Kobayashi and Okamura (2005) indicate a dose dependent inhibition of embryonic development when using a variety of heavy metals in ASW. Our data also suggests a dosage dependent developmental inhibition of embryonic cleavage events. At the 80 minute mark, only 11% of the 0 mM copper chloride group had not progessed further than the fertilization envelope compared to 85% of observed embryos arresting at this stage in the 20 mM copper chloride solution. Those that did develop further in the 20 mM solution, however, appeared abnormal. Based upon our observations, the embryos in higher concentrations of copper would not develop into viable pluteus larvae considering that the majority of the cells did not progress beyond the fertilization envelope.

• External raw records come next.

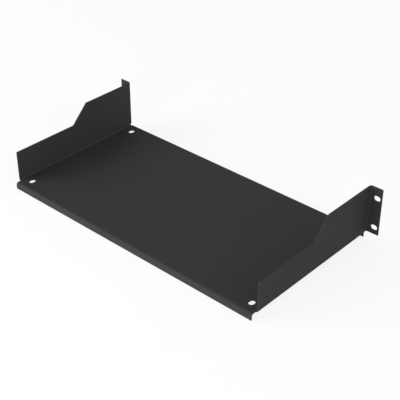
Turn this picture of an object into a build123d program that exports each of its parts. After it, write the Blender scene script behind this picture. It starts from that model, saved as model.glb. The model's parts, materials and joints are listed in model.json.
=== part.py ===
from build123d import *
import os


# A rack shelf for two rack units, folded from one blank of sheet steel and left as one piece. A flat
# tray has a lip turned down along its front and its rear, and a wall turned up along each side. Each
# wall steps down at a slope behind its front half, and from its front end an ear is turned out, with
# two slots for the rack's screws. The same punch makes a slot near each corner of the tray.
#
# Millimetres. The origin is the centre of the four ear slots, on the rear faces of the ears, which
# meet the rack's rails. +X is to the right of someone in front of the rack, +Y runs back into the
# rack and +Z is up.

# Sheet and folds
sheet = 1.5                  # thickness of the steel
bend_radius = 2.5            # inside every fold
edge_past_fold = 0.5         # lips' ends and ears' lower edges, past the fold lines beside them

# Slots
slot_length = 9.7
slot_width = 7.5
unit_height = 44.45          # one rack unit, from the lower slots of the ears to the upper

# Tray and lips
body_width = 442.9           # over the outer faces of the two walls
depth = 234.6                # front faces of the ears to the outer face of the rear lip
lip_height = 9.8             # lower edges of the lips to the tray's top face
tray_slot_side_inset = 17.4  # outer face of a wall to the centres of the tray's slots beside it
tray_slot_end_inset = 18.0   # outer face of a lip to the centres of the tray's slots beside it

# Ears
slot_reach = 11.1            # outer face of a wall to its ear's slots, to set them 465.1 mm apart
edge_past_slots = 7.25       # centres of the slots to the ear's outer edge
tray_to_slots = 12.2         # tray's top face up to the centres of the lower slots
top_above_slots = 15.95      # centres of the upper slots up to the top of the ears and walls

# Walls
front_wall_length = 92.4     # front faces of the ears to the slope, which falls at 45 degrees
rear_wall_height = 45.2      # tray's top face to the top of the walls behind the slope
rear_relief = 4.4            # fold line of the rear lip to the rear ends of the walls

# Places worked out from the sizes
fold = sheet + bend_radius
slot_rise = unit_height / 2
tray_top = -slot_rise - tray_to_slots
tray_bottom = tray_top - sheet
lip_foot = tray_top - lip_height
wall_top = slot_rise + top_above_slots
rear_wall_top = tray_top + rear_wall_height
wall_fold_line = tray_bottom + fold
ear_bottom = wall_fold_line - edge_past_fold
front = -sheet
rear = front + depth
walls_front = front + fold
walls_rear = rear - fold - rear_relief
half_body = body_width / 2
half_tray = half_body - fold
slot_x = half_body + slot_reach


def folded(*corners):
    """Section of a folded strip, with its outer face along the corners and the sheet to the right."""
    outer_face = FilletPolyline(*corners, radius=fold)
    return make_face(offset(outer_face, amount=sheet, side=Side.RIGHT).edges())


def both_sides(right):
    """The right-hand shape and its mirror image on the left."""
    return [right, mirror(right, about=Plane.YZ)]


def tray_with_lips():
    """The flat tray and both lips, whose ends run a little past the fold lines of the walls."""
    section = folded((front, lip_foot), (front, tray_top), (rear, tray_top), (rear, lip_foot))
    strip = extrude(Plane.YZ * section, half_tray + edge_past_fold, both=True)
    stretch = walls_rear - walls_front
    beside_fold = Pos(half_tray, walls_front, tray_top) * Box(
        2 * edge_past_fold, stretch, 4 * sheet, align=(Align.MIN, Align.MIN, Align.CENTER)
    )
    return strip - both_sides(beside_fold)


def tray_with_walls():
    """The tray's channel with a wall up each side, cut to the outline that steps down at a slope."""
    section = folded(
        (half_body, wall_top),
        (half_body, tray_bottom),
        (-half_body, tray_bottom),
        (-half_body, wall_top),
    )
    channel = Pos(0, walls_rear, 0) * extrude(Plane.XZ * section, walls_rear - walls_front)
    slope_head = front + front_wall_length
    slope_foot = slope_head + wall_top - rear_wall_top
    outline = Polygon(
        (walls_front, lip_foot),
        (walls_rear, lip_foot),
        (walls_rear, rear_wall_top),
        (slope_foot, rear_wall_top),
        (slope_head, wall_top),
        (walls_front, wall_top),
        align=None,
    )
    return channel & extrude(Plane.YZ * outline, half_body, both=True)


def right_ear():
    """The right ear and its fold, with the front of the wall from which it is turned out."""
    wall_inner_face = half_body - sheet
    strip_rear = walls_front + fold
    section = folded(
        (slot_x + edge_past_slots, front), (wall_inner_face, front), (wall_inner_face, strip_rear)
    )
    strip = Pos(0, 0, ear_bottom) * extrude(section, wall_top - ear_bottom)
    below_fold_line = Pos(half_body, walls_front, wall_fold_line) * Box(
        4 * sheet, 2 * fold, 2 * edge_past_fold, align=(Align.CENTER, Align.MIN, Align.MAX)
    )
    return strip - below_fold_line


def punches(plane, across, along, turn=0):
    """Slot cutters through the sheet in a plane, at each pairing of the places across and along."""
    slot = SlotOverall(slot_length, slot_width, rotation=turn)
    return [extrude(plane * Pos(x, y) * slot, 2 * sheet, both=True) for x in across for y in along]


tray_slot_x = half_body - tray_slot_side_inset
tray_slot_y = (front + tray_slot_end_inset, rear - tray_slot_end_inset)
shelf = tray_with_lips() + tray_with_walls() + both_sides(right_ear())
shelf -= punches(Plane.XZ, (-slot_x, slot_x), (-slot_rise, slot_rise))
shelf -= punches(Plane.XY.offset(tray_top), (-tray_slot_x, tray_slot_x), tray_slot_y, turn=90)

os.makedirs("parts", exist_ok=True)
export_step(shelf, "parts/rack_shelf.step")
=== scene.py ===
"""A powder-coated rack shelf, folded facet by facet from its flat blank, and a plain white studio.

Metres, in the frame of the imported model: +X to the right of someone in front of the rack, +Y back
into the rack and +Z up, with the origin at the centre of the four ear slots.
"""

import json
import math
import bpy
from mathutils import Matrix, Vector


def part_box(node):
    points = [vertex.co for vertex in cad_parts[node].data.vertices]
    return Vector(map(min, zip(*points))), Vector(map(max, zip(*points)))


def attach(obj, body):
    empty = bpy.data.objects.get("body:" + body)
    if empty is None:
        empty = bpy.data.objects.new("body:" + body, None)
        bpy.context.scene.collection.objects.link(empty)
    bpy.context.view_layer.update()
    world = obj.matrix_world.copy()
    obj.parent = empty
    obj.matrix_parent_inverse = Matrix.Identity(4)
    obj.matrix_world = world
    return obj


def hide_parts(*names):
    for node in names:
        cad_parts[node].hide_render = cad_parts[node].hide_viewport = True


bl_info = {
    "name": "Powder-coated rack shelf",
    "version": (1, 0, 0),
    "blender": (4, 5, 0),
    "location": "3D View > Sidebar > Rack Shelf",
    "description": "Folds a rack shelf from a flat blank, powder-coats it and sets up its studio",
    "category": "Object",
}

from typing import NamedTuple

import bmesh
import bpy
from bpy.props import FloatProperty, FloatVectorProperty, IntProperty, PointerProperty
from mathutils import Matrix, Quaternion, Vector

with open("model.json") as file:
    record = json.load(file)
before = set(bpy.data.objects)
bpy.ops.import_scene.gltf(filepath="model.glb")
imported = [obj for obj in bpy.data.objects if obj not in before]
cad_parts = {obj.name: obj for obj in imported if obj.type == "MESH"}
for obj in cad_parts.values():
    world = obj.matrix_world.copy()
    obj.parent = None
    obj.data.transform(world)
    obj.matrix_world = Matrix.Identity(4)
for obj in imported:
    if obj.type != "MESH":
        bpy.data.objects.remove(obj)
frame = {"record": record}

SHELF_NODE = "rack_shelf"
MERGE_DISTANCE = 1e-6
QUARTER_TURN = math.pi / 2
CUT_EDGE_ANGLE = math.radians(30)  # less than any cut edge or corner turns, and more than a facet does
FLAT_FACE_WEIGHT = 100  # the strongest pull of large faces on the normals that they share

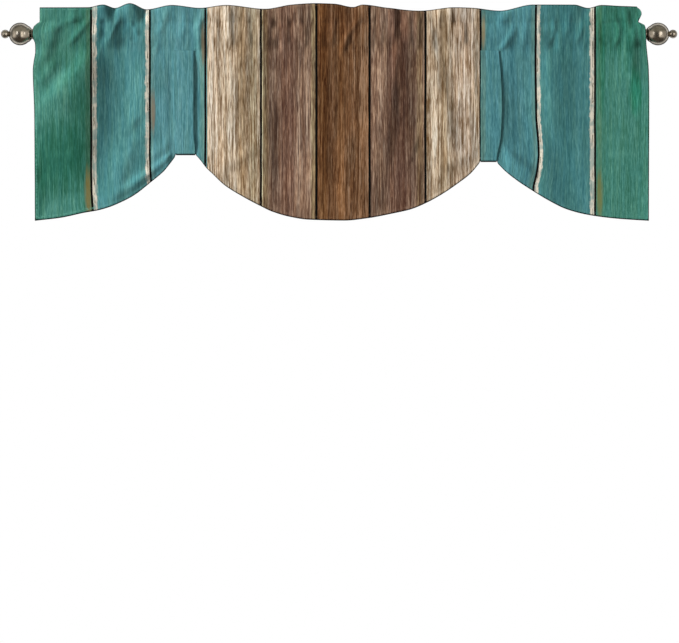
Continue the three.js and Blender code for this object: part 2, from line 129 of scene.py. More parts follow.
# Visible lower edge: x, z
LEFT_DROP = [
    (LEFT_END, HEM),
    (-613, -405), (-561, -394), (-530, -388.5), (-504, -381), (-478, -370), (-451, -355.5),
    (-412, -325), (-385, -302), (-372, -286),
    (TIES[0].foot_left - HEM_FREE, LEFT_TIE_HEM - 5.5),
]
MIDDLE_DROP = [
    (TIES[0].foot_right + HEM_FREE, LEFT_TIE_HEM - 2),
    (-305, -278), (-292, -295), (-278.5, -308), (-252, -333), (-212.5, -358), (-173, -379),
    (-146.5, -391.5), (-107, -403), (-67, -409), (12, -411), (65, -405.5), (117.5, -395.5),
    (157, -386.5), (183.5, -376), (223, -355), (263, -328), (289, -307.5),
    (TIES[1].foot_left - HEM_FREE, RIGHT_TIE_HEM - 4),
]
RIGHT_DROP = [
    (TIES[1].foot_right + HEM_FREE, RIGHT_TIE_HEM - 4.5),
    (368, -304.5), (395, -325.5), (421, -342.5), (461, -367), (500, -386), (540, -397),
    (580, -403.5), (619, -407.5),
    (RIGHT_END, HEM),
]

# Top edge of the ruffle: x, z, lean to the front
RUFFLE = [
    (-669, 58, 1), (-552, 58.5, -3), (-519, 64, 5), (-493, 57, -4), (-460, 67, 6),
    (-423, 54, -6), (-368, 63, 4), (-306, 57, -3), (-249, 63, 5), (-163, 55, -5),
    (-104, 64, 3), (-53, 67, 5), (-11, 66, 1), (31, 59, -5), (52, 64, 3), (108, 57, -2),
    (178, 51, -7), (255, 58, 4), (292, 57, 2), (354, 51, -6), (427, 64, 4), (517, 64, 1),
    (548, 57, -5), (577, 63, 4), (620, 61, 1), (681, 59.5, -4),
]

# How far each end lies from its nominal end: z, shift
LEFT_EDGE = [
    (-409, 0), (-174, -1.5), (-79, -4.5), (-60, -2.5), (-39, 1), (-21, 0.5), (-11, -3.5),
    (0, -5), (14, -3), (22, 4), (27, 10.5), (70, 10.5),
]
RIGHT_EDGE = [
    (-409, 0), (-134, 1), (-79, 0), (-40, -3.5), (-15, -6), (14, -7.5), (21, -11), (26, -23),
    (45, -15.5), (52, -18), (60, -26.5), (70, -27),
]

# Main folds: start x, z and end x, z, downwards or to the left; widths of the side before the crest
# and after it, height (below zero in a trough) and, where the crest's line bends, by how much
FOLDS = [
    (-524, -29, -665, -179, 16, 50, 10.5), (-614, 40, -658, -75, 16, 12, 5),
    (-491, 0, -530, -343, 42, 30, -11, 18), (-442, -4, -495, -330, 22, 40, 6, 32),
    (-456, -224, -508, -400, 28, 18, 6), (-354, -232, -425, -271, 14, 12, 2.8),
    (-403, -302, -530, -368, 12, 16, 5, 6), (-218, -9, -218, -180, 45, 26, 5.5),
    (-170, -242, -280, -308, 16, 14, 4.5), (-128, -119, -132, -365, 16, 30, -6),
    (-49, -13, -42, -436, 32, 22, 6.5), (15, -189, 9, -400, 22, 20, 4),
    (127, 31, 97, -343, 45, 15, 9.5), (171, 9, 171, -255, 26, 12, -5),
    (213, -13, 248, -295, 26, 14, 5.5), (297, -4, 297, -167, 30, 15, 4),
    (314, -251, 200, -304, 14, 16, 5), (402, -44, 402, -286, 34, 25, -5),
    (345, -246, 442, -321, 24, 12, 6.5), (466, 0, 471, -260, 16, 50, 6),
    (455, -224, 455, -409, 14, 26, 4), (640, 26, 647, -128, 18, 14, 4),
]

# Small folds and puckers on top of the main ones
SMALL_FOLDS = [
    (-614, -53, -667, -119, 9, 12, 3.5), (-539, 55, -671, -9, 7, 9, 3.4),
    (-539, 42, -601, -31, 6, 7, 4.2), (-579, 62, -588, 18, 8, 6, 2.5),
    (-425, -180, -467, -238, 10, 11, -4.5), (-649, -295, -671, -356, 9, 9, -2.5),
    (-342, -244, -490, -352, 5, 12, 7, 3), (-469, 40, -473, -48, 20, 8, -4.5),
    (-507, 50, -511, -54, 7, 32, 5), (-529, 44, -533, -14, 6, 14, 4),
    (-508, 40, -513, -22, 10, 4, -4), (-495, 70, -495, 18, 14, 5, -5.5),
    (-425, 73, -429, 18, 12, 4, -6), (-451, 29, -451, -22, 9, 4, -5),
    (-480, 46, -508, -20, 4, 5, 3.2), (-462, 33, -440, -9, 4, 5, 3.4),
    (-517, -9, -530, -57, 4, 4, 2), (-376, 62, -405, -13, 6, 9, 3, 3),
    (-341, 57, -354, -18, 8, 8, 2.4, 8), (-313, 44, -308, -70, 4, 13, 4.5),
    (-293, 53, -313, 4, 5, 6, 2.8), (-394, -13, -409, -48, 5, 6, 2),
    (-242, 73, -238, -44, 12, 5, 4.4), (-205, 57, -196, -35, 8, 6, 3),
    (-275, 53, -266, -26, 10, 6, 2.6), (-132, 40, -132, -48, 14, 4, -6.5),
    (-101, 40, -104, -26, 8, 4, -4.5), (-93, 48, -86, -13, 5, 5, 2.6, 8),
    (-73, 31, -77, -40, 8, 6, 3), (-148, 62, -152, 4, 7, 5, 2.5),
    (-38, 57, -42, -40, 8, 10, 4), (-11, 48, -18, -35, 6, 7, 3.5),
    (55, 48, 4, -22, 5, 7, 4), (20, 0, 0, -53, 5, 7, 4),
    (72, 62, 77, -26, 8, 6, 3), (121, 75, 123, -22, 16, 5, 7),
    (97, 48, 90, -26, 9, 7, 3.5), (149, 53, 156, -35, 9, 6, 3.5),
    (174, 57, 176, -40, 7, 5, 3),
    (178, -229, 167, -290, 9, 7, -4), (200, 22, 207, -48, 9, 8, 4),
    (244, 75, 246, 13, 7, 5, 3.5), (275, 35, 275, -31, 9, 5, 4),
    (297, 31, 295, -35, 7, 5, 2.6), (222, 62, 215, 4, 7, 6, 2.6),
    (389, 22, 347, -48, 6, 9, 4.5, 3), (389, 66, 347, 13, 12, 10, 3.5),
    (413, 48, 407, -35, 8, 8, 2.2), (468, 40, 462, -22, 4, 6, 3, 7),
    (444, 35, 444, -13, 5, 4, 2.4, -6), (473, 13, 473, -44, 12, 6, -4.5),
    (501, 53, 495, -9, 7, 8, 2.6, 5), (541, 31, 521, -22, 5, 6, 2.6),
    (552, 62, 548, 4, 6, 5, 2.2), (598, 44, 600, -35, 5, 5, 2.8, 16),
    (581, 40, 576, -31, 5, 5, 2.2, -10), (622, 33, 570, 26, 5, 5, 2.4, -3),
    (651, 22, 651, -35, 10, 8, 3.4), (631, 62, 636, 4, 9, 6, 3),
    (669, 48, 664, -26, 7, 5, 2.4),
]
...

At high concentrations of copper chloride, cleavage was inhibited, thereby stopping development of the embryo. In lower concentrations, however, cell division proceeded more rapidly than in the absence of copper. At 80 minutes, 64% of the control group divided once, resulting in the majority of 2-cell embryos as expected. The majority of the embryos in the 5 mM copper chloride solution, however, had developed beyond this stage with 43% exhibiting 4-cell embryos and 7% progressing to the 8 cell-stage. This pattern was also observed in the 10 mM copper solution with 27% of the total embryos in the 4-cell stage and 31% in the 8-cell stage. While the majority did progress much faster, those in the 8-cell stage at 10 mM appeared abnormal and had blastomeres out of place. This trend suggests that a limited amount of copper may help in the development of the embryo, however there is a threshold that when crossed, inhibits development. Our findings confirm the hypothesis that excess copper in the water leads to adverse effects in sea urchin embryonic development. This confirms suspicions that environmental pollutants resulting from mining operations may have detrimental effects to native marine organisms. We also describe that small amounts of copper may help to speed embryonic development which could be potentially beneficial for the species. We plan to test this theory further by exposing developing urchin embryos to concentrations of copper chloride ranging from 1-7 mM and allowing development to proceed to the pluteus larvae. This would allow us to observe if small levels of copper metal are adverse in the later stages of development.

 

References

 

Cebra-Thomas, J. (2006). Isolatin of Gametes of Sea Urchins [Protocol for the isolation of gametes of Sea Urchins]. Retrieved from http://www.swarthmore.edu/NatSci/sgilber1/DB_lab/Urchin/Urchin_gamete.html

 

Kobayashi, N. and Okamura, H. (2004). Effects of Heavy Metals on Sea Urchin Embryo Development. Part 1. Tracing the cause by effects. Chemosphere. 55(10): 1403-1412.

 

Kobayashi, N. and Okamura, H. (2005). Effects of Heavy Metals on Sea Urchin Development. Part 2. Interactive Toxic Effects of Heavy Metals in Synthetic Mine Effluents. Chemosphere. 61(8): 1198-1203.


Vasquez, J., Matsuhiru, B., Vega, M., Pardo L., and Veliz, D. (2000). The Effects of Mining Pollution on Subtidal Habitats of Northen Chile. Internation Journal of Environment and Pollution. 13(1-6):2-25.